Acquisitions are hard work. Often, finding an acceptable business to buy requires years of sifting through logical and illogical companies to find the right fit at the right price at the right time. For the best analogy, think about the in-depth due diligence process for buying a business in reverse. That is what you will have to do in order to acquire a business.

Preparation begins with a definition of the range of businesses to be considered. This will include the niche, the markets served, the products, the size, the management capability, the location and not less than 150 other elements that go into making the right acquisition.

Libey uses a strategic planning protocol to arrive at the definition of the right fit through common sense and objective evaluation. Not every business should do acquisitions. Those that should must have a logical plan that can actually be successfully executed. In Libey’s experience, most acquisitions are not successful. The primary difficulty is the integration with the buyer’s existing business and over-exuberant expectations. We work very hard to manage those expectations and to define a “do-able” fit.

Search

The process of identifying a target acquisition is also hard work. You have to look at many companies in order to find one that has the elements outlined in the defined protocol for acquisition.

Search is also a process. It is a process that must be managed. Contacts with owners must be made, follow up on, and re-contacted again and again. In some cases, Libey has been successful in acquiring a business only after 10 years of repeated contact with the owner.  Sometimes the owner of a great company is just not ready to sell; sometimes they are never ready to sell; and sometimes they sold the business last week and didn’t call.

Libey’s primary advantage in making acquisitions is that we’ve been around so long. Don Libey knows most of the owners of most of the direct marketing businesses in the U.S. and the U.K. Often, he knows the owners’ timeframe for selling. He has the “insider’s” knowledge of who is buying and who is selling. And that is how businesses are bought and sold quietly, confidentially and without competition.

Process

Once the target has been defined and the candidate companies identified, the acquisition follows a process similar to that of the sale of a business, only in reverse.

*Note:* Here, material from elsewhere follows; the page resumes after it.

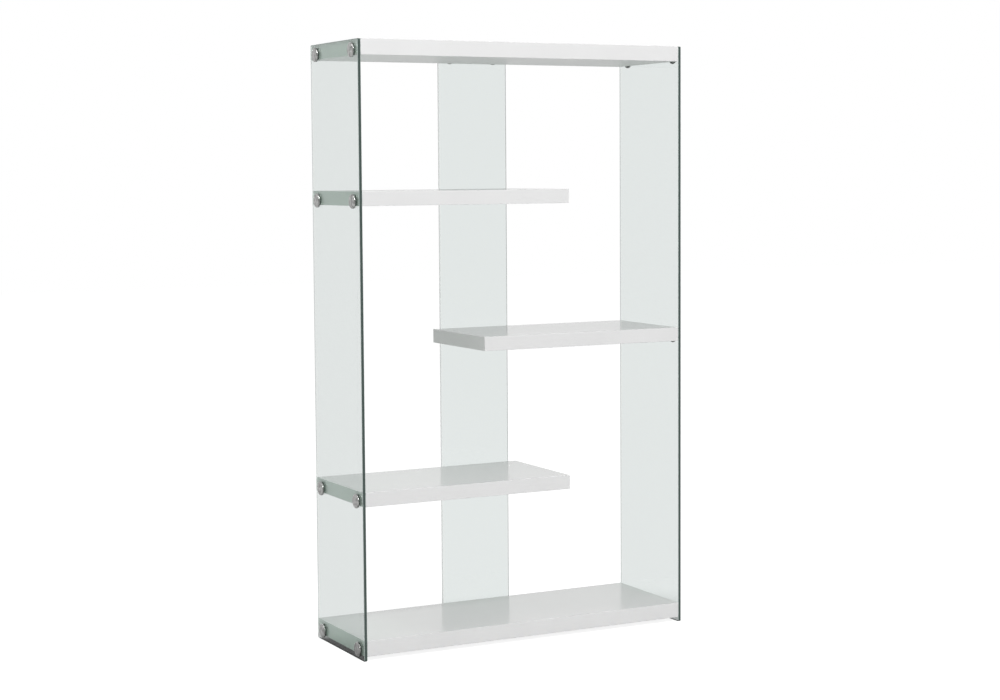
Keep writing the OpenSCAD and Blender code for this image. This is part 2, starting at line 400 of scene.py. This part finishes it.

The intermediary’s role in an acquisition is to obtain the lowest possible price for the client buyer for the target company. In contrast, the role in a sale of a company is to obtain the highest possible price for the client seller for the business being sold. Obviously, performance benchmarking, direct marketing evaluations, and negotiation skills are essential. Again, Libey adamantly believes that the best person to represent a direct marketing buyer in an acquisition is an experienced direct marketer.